Stefanie travaille dans un hôpital pendant un an après ses missions à bord de l’Ocean Viking, avant de rejoindre l’équipe du Geo Barents – le nouveau navire de MSF – en avril 2021. Après plusieurs missions sur le Geo Barents, Stefanie décide de revenir sur l’Ocean Viking en tant que cheffe d’équipe médicale pour SOS MEDITERRANEE, en février 2022. « J’ai toujours voulu revenir à bord de l’Ocean Viking. Lorsque je suis montée pour la première fois sur le navire, j’ai eu l’impression de rentrer à la maison.  J’ai été heureuse de voir que le module médical était presque le même qu’en 2019, avec quelques changements efficaces. Je suis étonnée de voir à quel point chaque membre de l’équipe à bord est expérimenté : ils connaissent les procédures, ils connaissent le navire, ils connaissent leur place. »

« Le contexte actuel est très différent de ce qu’il était en 2019. Les protocoles liés au COVID-19 sont un défi, mais je vois que l’équipe a établi les meilleures procédures possibles pour le navire. Il n’y a toujours pas de coordination des autorités de recherche et sauvetage en mer, mais j’espère que cela finira par s’améliorer. »

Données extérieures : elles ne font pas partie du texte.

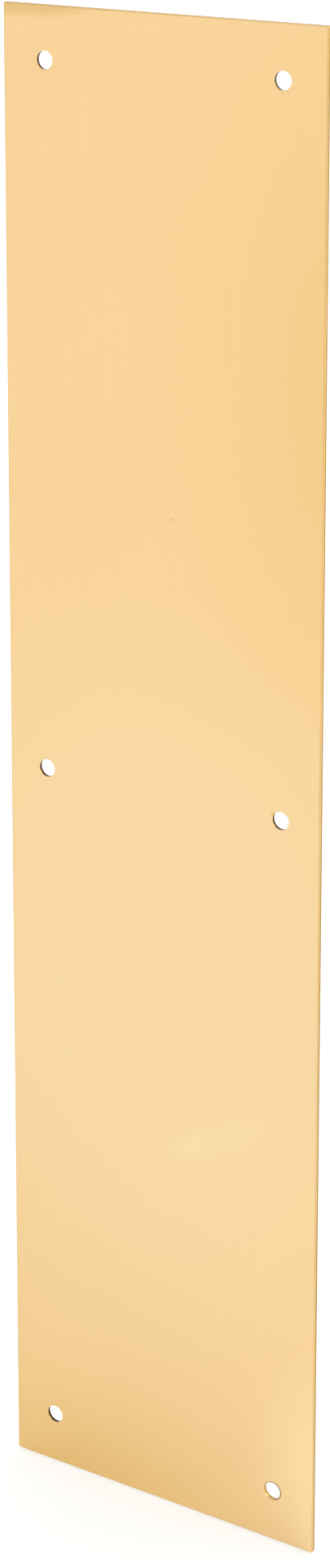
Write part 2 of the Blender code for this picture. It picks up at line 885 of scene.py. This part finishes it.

Photos : Hannah Wallace Bowman, Avra Fialas, Claire Juchat / SOS MEDITERRANEE

 


[1] Communiqué de presse à propos de ce sauvetage en mer : /sauvetages-010418

[2] Lorsqu’une embarcation est secourue par un navire de sauvetage, la mention « RESCUED » [secourue] est inscrite sur l’embarcation. Les embarcations vides et ne portant pas d’inscription représentent donc un potentiel naufrage.